Because of the intersection of bankers and politicians’ interests, given that most of them are major depositors or shareholders in banks, Salameh’s close relationship with bank owners increased his influence within the political equation.

The most dangerous aspect of the financial model that Salameh’s policies perpetuated was the concentration of wealth in the hands of a few in society. Historically, about half of the Lebanese state’s revenues, derived from taxpayers’ money, were used to pay the public debt interests. Since the banks represented the primary lender to the state since the 1990s, the vast majority of these interests were poured into the accounts of major depositors and shareholders in the banking sector.

As a result of these policies, only about 2% of bank account holders own more than 60% of the funds deposited within the banking system. To understand the magnitude of the public debt impact on the concentration of wealth, it is sufficient to point out that the Lebanese state has accrued more than $87 billion in due interest since 1993. That resulted from public debt inflation, which is a cost that only the taxpayer will pay.

Suspicious and Ambiguous Remedies

When the Lebanese financial system experienced the scarcity of inward remittances between 2011 and 2019, the crisis was an excellent occasion to reconsider the entire existing model, especially considering the damage it inflicted on economic productivity and the fair distribution of wealth, not to mention the size of the expected collapse later, which happened in 2019.

But Salameh decided to take a risk and defend the same model with the same tools. Specifically, in 2016, the governor of the Banque du Liban launched what was known as financial engineering. It was ambiguous scheme operations that paid massive amounts of returns in local currency to commercial banks in exchange for transferring more depositors’ money in foreign currency to their accounts in the Central Bank.

Riad Salameh promoted these operations as a personal achievement. They contributed to increasing Banque du Liban’s foreign currency reserves, which allowed it to continue financing outward transfers and maintain the lira’s exchange rate.

However, experts, international institutions, and the IMF warned against these operations, which contributed to increasing the squandered sum of depositors’ money within the Central Bank, while commercial banks at that time benefited from the exceptional profits in return for investing depositors’ money in their accounts with the Central Bank. Once again, Salameh was going too far in his risks, with the mentality of a gambler.

Salameh: An Obstacle in front of Reforms

When the collapse occurred in 2019, Salameh opposed all the reforms that Lebanon needed to overcome the crisis and obstructed the criminal audit of the Central Bank budgets, which is supposed to determine the responsibilities of the collapse.
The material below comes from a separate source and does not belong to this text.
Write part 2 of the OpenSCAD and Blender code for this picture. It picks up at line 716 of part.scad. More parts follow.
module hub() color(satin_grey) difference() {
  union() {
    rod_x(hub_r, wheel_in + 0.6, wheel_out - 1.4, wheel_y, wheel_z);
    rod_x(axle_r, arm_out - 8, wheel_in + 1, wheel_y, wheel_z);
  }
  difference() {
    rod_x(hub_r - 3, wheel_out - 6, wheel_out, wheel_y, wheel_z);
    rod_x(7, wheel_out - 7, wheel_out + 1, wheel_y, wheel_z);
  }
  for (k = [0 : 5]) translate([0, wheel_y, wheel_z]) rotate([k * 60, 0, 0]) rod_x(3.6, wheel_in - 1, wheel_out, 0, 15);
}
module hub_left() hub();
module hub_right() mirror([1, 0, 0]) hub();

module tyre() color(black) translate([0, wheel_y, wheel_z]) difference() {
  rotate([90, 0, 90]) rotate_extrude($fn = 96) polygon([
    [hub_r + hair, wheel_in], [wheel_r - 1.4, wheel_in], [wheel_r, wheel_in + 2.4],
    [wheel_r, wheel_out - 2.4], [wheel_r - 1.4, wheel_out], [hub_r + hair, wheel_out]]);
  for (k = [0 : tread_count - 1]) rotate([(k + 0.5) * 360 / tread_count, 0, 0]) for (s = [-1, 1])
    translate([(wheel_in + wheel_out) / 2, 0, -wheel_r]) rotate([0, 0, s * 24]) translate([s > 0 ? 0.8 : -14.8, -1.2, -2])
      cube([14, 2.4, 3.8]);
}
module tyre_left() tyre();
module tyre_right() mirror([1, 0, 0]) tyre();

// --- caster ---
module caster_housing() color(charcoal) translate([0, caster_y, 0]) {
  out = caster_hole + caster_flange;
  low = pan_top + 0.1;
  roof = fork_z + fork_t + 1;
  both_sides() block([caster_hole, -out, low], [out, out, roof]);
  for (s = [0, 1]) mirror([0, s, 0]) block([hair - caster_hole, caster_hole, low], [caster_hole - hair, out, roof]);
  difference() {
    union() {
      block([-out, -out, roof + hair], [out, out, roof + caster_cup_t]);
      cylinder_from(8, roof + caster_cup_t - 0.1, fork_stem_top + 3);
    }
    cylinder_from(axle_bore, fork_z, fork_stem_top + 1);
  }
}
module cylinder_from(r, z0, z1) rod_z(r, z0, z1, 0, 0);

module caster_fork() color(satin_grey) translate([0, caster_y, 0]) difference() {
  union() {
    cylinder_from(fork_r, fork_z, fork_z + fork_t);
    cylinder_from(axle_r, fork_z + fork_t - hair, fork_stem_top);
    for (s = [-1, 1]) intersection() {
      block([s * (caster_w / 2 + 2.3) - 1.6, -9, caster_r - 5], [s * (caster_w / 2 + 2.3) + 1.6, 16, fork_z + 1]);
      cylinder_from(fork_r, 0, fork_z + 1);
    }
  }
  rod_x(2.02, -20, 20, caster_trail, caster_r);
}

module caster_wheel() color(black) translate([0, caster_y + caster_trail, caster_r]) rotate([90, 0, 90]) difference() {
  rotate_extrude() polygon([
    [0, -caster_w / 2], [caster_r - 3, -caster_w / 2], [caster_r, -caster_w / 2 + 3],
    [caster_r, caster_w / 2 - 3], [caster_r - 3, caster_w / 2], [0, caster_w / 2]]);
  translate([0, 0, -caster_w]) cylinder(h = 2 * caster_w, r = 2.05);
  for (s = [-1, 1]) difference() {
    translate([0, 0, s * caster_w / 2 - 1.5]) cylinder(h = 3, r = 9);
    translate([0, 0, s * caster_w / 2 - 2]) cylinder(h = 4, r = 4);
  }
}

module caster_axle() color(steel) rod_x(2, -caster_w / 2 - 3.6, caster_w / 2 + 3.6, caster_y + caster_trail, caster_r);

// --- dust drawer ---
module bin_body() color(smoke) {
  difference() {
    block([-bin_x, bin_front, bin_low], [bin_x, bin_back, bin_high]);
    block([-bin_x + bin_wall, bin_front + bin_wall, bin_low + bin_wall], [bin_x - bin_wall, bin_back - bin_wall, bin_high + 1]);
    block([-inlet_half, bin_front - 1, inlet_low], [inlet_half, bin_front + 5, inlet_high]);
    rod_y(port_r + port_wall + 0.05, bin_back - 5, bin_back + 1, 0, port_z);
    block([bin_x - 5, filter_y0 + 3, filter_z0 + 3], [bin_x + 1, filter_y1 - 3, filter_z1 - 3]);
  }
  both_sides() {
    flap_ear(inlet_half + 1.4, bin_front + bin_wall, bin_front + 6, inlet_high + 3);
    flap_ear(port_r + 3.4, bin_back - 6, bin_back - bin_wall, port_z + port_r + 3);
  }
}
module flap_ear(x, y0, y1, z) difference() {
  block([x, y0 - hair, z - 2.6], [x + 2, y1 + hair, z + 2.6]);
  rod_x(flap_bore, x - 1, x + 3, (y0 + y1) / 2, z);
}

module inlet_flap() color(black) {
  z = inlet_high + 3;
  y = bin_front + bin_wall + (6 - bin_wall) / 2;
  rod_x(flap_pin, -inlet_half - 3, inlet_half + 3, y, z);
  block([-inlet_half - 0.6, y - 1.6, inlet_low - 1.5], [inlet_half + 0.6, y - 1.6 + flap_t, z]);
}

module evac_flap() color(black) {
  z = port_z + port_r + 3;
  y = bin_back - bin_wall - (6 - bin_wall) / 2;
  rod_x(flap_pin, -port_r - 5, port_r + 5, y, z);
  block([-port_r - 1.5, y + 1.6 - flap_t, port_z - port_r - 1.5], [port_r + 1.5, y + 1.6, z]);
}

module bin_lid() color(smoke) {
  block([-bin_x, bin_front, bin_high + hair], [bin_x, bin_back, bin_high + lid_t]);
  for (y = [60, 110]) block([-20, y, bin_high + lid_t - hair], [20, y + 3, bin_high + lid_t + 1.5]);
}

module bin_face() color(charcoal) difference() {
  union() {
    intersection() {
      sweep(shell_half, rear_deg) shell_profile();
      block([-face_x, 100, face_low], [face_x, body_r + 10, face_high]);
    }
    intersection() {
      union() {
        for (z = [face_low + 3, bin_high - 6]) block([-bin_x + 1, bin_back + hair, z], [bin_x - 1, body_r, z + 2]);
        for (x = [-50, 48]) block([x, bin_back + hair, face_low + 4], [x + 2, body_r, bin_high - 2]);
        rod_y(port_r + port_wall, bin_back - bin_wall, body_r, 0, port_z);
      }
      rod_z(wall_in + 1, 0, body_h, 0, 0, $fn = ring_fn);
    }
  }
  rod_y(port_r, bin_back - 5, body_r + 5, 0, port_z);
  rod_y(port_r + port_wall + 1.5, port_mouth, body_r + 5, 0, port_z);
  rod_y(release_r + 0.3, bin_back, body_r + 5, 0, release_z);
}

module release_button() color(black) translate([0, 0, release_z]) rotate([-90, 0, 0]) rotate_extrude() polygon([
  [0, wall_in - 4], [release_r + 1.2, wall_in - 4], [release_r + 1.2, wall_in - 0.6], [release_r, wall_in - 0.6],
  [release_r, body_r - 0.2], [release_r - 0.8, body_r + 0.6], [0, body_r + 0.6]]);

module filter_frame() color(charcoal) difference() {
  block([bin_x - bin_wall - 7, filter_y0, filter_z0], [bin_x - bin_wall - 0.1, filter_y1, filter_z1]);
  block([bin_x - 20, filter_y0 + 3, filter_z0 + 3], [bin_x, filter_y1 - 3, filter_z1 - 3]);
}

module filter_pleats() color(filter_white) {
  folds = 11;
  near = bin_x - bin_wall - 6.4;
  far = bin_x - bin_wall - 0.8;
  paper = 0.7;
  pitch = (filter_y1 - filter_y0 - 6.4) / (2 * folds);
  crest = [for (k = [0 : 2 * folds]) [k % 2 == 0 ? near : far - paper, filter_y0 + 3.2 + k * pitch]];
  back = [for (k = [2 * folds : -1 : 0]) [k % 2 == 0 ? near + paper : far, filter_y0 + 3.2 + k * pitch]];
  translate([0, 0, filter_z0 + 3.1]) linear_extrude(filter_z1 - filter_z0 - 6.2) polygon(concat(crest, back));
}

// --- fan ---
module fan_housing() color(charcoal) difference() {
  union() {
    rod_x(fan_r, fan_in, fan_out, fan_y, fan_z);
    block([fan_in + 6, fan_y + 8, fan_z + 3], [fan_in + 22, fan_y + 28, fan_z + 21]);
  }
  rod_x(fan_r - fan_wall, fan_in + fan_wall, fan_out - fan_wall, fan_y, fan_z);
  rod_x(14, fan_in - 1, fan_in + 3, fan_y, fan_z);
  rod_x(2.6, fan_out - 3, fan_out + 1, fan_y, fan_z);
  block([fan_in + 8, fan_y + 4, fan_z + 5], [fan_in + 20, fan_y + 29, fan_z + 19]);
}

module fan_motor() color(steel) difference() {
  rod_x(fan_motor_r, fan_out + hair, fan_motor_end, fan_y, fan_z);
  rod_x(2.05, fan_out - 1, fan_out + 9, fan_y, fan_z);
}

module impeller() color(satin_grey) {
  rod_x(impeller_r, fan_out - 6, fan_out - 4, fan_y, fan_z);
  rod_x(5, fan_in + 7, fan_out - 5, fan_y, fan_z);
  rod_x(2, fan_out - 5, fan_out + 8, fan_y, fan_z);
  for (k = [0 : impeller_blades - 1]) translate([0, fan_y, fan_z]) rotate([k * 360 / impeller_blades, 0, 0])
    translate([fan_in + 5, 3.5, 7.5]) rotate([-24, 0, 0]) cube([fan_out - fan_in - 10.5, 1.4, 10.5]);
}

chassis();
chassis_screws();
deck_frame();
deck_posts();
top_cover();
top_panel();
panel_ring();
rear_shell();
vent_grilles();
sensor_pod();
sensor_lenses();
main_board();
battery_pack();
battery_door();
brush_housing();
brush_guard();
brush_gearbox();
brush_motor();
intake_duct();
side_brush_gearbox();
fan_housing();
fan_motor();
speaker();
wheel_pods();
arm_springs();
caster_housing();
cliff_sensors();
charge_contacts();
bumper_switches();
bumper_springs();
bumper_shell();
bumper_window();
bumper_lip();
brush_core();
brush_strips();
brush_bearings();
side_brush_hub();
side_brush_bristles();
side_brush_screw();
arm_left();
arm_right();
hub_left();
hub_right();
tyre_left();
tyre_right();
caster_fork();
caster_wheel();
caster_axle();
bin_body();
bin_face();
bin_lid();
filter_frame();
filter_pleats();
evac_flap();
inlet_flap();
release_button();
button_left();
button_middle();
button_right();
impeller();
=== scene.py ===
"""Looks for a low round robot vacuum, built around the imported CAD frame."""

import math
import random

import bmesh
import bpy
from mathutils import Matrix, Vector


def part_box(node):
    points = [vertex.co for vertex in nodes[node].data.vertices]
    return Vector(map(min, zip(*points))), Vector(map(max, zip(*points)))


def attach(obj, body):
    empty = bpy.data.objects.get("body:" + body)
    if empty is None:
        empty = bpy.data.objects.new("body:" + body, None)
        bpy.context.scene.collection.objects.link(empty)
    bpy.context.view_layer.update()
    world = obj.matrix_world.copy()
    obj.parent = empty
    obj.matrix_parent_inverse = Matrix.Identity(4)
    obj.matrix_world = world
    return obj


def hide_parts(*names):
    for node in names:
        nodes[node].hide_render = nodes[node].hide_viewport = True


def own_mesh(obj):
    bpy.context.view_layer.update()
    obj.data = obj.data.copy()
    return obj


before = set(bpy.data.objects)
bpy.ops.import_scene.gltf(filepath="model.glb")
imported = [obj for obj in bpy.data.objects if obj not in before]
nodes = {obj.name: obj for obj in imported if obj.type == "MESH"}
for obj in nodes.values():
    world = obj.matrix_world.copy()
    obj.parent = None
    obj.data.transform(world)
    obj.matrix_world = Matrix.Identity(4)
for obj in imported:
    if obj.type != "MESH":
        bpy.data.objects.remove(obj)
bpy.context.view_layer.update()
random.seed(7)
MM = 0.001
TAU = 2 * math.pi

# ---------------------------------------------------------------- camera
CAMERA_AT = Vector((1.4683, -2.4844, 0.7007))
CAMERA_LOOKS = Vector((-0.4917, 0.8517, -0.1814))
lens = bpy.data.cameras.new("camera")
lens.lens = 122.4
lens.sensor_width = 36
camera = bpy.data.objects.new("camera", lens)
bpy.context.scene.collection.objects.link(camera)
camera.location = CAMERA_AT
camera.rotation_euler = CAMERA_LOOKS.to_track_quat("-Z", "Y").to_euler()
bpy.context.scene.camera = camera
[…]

Also, he did not agree to cooperate with the auditing company until a year and a half later, after it was assigned the task by the government.

He also resisted determining the losses of banks and the Central Bank rationally to remedy them and restore order to the banking sector. In this manner, the man obstructed all reform plans in all files, benefiting from his legal immunity as governor of Banque du Liban and the independence granted to him by the law.
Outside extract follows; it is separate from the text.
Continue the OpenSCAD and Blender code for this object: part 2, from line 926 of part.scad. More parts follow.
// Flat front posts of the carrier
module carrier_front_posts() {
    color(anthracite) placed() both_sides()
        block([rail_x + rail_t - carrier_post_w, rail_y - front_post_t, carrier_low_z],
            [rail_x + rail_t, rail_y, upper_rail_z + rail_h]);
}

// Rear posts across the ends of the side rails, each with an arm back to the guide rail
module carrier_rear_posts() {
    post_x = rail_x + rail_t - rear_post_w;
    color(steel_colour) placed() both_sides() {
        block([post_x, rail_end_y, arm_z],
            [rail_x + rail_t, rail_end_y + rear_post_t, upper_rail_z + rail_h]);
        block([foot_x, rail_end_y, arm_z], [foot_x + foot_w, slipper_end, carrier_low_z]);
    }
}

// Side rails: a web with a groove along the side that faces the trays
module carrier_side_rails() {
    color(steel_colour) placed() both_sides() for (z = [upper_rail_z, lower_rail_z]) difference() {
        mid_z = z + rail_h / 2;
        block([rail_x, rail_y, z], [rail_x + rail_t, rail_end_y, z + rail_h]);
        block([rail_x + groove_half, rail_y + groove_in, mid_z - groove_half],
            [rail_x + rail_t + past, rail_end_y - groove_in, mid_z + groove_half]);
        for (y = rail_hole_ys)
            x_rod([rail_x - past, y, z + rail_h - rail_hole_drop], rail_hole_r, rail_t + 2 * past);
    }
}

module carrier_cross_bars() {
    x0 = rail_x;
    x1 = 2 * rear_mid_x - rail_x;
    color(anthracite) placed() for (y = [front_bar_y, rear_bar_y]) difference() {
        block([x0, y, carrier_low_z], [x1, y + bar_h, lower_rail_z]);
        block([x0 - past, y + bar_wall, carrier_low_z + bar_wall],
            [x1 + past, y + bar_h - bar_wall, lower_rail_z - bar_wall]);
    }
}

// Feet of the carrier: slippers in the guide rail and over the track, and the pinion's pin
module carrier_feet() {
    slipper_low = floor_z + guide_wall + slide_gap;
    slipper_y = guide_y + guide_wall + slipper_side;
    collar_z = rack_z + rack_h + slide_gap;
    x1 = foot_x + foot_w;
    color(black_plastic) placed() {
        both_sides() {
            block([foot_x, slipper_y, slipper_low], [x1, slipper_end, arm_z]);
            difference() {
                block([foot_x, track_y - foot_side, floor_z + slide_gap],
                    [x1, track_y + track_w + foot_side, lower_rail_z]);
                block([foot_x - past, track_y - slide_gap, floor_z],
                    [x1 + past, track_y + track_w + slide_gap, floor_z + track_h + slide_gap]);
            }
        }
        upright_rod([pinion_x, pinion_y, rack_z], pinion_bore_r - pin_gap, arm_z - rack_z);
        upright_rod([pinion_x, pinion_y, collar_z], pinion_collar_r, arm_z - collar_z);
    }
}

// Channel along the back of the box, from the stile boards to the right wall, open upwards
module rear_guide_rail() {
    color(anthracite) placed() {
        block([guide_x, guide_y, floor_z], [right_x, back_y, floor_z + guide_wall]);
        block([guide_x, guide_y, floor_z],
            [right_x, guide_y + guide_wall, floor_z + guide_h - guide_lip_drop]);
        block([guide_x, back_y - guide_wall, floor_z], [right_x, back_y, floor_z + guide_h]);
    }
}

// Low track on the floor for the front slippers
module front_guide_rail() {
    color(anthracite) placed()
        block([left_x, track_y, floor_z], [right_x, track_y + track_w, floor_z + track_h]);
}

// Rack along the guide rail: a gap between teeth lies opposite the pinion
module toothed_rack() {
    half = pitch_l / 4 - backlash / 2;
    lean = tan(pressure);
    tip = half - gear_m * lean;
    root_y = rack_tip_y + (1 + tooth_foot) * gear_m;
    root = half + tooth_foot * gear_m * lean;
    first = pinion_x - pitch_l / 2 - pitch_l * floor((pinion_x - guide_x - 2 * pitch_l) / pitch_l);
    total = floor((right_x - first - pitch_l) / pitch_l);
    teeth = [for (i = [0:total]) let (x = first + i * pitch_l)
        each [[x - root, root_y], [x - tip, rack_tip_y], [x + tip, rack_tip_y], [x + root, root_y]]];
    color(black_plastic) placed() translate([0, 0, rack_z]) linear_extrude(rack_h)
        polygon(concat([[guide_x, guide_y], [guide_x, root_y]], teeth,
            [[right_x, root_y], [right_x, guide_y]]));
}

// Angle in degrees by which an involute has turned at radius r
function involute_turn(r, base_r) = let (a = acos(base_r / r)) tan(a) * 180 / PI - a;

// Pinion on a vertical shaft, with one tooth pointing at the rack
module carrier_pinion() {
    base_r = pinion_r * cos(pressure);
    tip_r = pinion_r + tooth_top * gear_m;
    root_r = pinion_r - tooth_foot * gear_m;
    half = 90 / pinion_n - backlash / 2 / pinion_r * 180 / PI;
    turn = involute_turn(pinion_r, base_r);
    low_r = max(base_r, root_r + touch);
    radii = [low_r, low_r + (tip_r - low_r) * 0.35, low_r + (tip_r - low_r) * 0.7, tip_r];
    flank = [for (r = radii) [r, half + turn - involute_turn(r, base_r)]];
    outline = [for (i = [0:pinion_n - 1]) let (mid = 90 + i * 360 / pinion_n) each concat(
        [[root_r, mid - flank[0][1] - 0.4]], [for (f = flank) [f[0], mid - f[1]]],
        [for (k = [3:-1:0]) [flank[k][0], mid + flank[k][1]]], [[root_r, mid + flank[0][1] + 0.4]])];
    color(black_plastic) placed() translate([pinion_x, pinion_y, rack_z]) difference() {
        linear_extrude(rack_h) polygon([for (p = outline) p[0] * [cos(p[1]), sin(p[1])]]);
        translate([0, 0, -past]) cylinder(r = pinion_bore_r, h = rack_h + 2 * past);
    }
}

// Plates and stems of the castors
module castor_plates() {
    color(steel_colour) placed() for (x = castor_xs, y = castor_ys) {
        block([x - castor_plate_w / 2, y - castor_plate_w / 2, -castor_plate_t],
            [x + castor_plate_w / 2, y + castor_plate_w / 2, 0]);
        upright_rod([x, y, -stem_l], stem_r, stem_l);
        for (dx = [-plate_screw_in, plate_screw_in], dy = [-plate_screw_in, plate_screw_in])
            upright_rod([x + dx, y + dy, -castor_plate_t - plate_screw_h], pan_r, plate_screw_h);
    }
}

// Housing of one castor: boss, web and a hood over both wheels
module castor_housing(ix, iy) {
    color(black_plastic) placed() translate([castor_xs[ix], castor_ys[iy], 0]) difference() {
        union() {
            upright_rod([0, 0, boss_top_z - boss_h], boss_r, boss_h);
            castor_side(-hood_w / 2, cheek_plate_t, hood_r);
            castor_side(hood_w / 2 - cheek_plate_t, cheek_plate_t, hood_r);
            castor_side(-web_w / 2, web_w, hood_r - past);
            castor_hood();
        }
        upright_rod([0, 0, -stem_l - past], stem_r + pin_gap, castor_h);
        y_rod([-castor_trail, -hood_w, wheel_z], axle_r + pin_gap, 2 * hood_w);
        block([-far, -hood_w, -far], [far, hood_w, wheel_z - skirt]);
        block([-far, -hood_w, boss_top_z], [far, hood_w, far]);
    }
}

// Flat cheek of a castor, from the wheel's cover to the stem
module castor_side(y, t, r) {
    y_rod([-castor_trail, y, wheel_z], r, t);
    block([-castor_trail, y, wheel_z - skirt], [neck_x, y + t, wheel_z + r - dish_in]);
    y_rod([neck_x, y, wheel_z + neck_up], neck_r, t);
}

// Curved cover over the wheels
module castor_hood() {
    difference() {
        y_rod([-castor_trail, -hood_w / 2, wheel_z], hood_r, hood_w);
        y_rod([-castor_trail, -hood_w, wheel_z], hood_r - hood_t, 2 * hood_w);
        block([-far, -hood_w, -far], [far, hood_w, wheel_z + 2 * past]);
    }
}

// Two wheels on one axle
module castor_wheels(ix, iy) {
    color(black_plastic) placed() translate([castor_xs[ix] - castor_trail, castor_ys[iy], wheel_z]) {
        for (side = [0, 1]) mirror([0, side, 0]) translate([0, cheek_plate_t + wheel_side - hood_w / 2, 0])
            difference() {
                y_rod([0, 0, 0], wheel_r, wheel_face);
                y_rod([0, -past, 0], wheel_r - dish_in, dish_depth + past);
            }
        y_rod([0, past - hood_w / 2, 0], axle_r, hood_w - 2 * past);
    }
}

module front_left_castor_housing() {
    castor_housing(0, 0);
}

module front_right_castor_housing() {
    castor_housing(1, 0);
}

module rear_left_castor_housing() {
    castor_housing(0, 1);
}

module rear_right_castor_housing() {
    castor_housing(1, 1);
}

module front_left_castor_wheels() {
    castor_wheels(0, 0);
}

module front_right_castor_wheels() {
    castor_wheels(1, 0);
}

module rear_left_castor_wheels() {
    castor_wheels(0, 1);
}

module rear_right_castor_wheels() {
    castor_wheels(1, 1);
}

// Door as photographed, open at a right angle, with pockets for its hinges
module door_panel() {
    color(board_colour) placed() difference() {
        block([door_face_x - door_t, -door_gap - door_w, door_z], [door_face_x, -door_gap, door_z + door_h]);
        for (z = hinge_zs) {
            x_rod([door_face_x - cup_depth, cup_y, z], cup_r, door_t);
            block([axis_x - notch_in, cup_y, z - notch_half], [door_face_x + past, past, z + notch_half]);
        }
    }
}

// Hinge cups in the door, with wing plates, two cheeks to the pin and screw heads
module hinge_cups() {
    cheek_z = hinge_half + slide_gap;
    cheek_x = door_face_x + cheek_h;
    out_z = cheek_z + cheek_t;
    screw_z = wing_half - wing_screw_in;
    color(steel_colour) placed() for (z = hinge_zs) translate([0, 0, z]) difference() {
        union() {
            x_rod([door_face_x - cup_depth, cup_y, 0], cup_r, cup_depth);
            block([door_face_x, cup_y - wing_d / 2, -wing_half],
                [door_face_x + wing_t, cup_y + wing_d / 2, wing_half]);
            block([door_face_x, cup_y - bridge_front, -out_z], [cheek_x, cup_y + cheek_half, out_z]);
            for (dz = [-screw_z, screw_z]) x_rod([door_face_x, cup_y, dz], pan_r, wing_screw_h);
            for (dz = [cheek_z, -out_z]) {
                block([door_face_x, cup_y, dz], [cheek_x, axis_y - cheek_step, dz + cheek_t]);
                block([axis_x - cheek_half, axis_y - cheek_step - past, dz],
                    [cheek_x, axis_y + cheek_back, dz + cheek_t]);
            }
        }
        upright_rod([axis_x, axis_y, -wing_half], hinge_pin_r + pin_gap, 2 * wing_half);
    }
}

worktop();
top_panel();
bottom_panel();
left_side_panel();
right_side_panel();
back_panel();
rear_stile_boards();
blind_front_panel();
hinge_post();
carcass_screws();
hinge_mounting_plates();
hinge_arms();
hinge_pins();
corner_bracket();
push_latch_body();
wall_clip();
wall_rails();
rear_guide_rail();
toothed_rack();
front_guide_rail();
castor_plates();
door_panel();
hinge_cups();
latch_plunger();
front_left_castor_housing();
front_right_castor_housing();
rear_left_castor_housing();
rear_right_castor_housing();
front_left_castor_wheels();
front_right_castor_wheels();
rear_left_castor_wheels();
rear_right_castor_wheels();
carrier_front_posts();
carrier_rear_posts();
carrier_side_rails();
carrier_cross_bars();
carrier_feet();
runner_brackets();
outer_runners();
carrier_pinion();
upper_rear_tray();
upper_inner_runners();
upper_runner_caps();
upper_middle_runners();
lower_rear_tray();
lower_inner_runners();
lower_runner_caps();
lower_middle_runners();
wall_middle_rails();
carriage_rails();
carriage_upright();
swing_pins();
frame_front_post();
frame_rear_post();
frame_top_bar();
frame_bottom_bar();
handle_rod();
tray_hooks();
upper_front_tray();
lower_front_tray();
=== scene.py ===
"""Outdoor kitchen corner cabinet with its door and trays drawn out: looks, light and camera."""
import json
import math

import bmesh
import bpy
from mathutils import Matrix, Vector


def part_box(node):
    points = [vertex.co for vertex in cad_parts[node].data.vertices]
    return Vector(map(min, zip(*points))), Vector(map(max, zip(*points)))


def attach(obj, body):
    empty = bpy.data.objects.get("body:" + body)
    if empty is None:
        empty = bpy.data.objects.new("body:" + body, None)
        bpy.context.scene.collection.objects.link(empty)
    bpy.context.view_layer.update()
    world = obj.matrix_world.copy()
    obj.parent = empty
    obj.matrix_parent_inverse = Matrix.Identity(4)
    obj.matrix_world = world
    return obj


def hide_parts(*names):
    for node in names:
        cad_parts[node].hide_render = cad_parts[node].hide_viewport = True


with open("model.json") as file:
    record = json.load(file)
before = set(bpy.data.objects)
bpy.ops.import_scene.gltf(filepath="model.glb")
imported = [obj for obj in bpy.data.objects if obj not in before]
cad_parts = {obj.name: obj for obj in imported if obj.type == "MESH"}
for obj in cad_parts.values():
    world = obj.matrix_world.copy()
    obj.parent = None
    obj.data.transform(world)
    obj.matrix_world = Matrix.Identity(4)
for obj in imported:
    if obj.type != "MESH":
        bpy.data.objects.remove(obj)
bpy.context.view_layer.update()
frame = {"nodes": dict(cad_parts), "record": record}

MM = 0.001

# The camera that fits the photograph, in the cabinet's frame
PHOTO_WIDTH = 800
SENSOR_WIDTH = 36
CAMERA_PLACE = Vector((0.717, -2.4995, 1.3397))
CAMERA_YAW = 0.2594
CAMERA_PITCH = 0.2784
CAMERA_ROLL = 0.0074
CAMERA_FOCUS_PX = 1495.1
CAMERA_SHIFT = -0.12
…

In all cases, European countries soon began to open judicial investigations into his previous crimes, which he committed between 2002 and 2015. These investigations are focused today on searching for the sources of more than $330 million that were transferred to Swiss banks before they were allocated to assets and investments throughout Europe.

Practically, it seems that opening these files is related to the European countries’ efforts to pressure Salameh to step down after the discrepancies have grown between these countries’ vision of an economic solution in Lebanon and the bankers’ interests Salameh wants to defend. Thus, Salameh will have to spend the remainder of his term in the Central Bank surrounded by lawsuits abroad.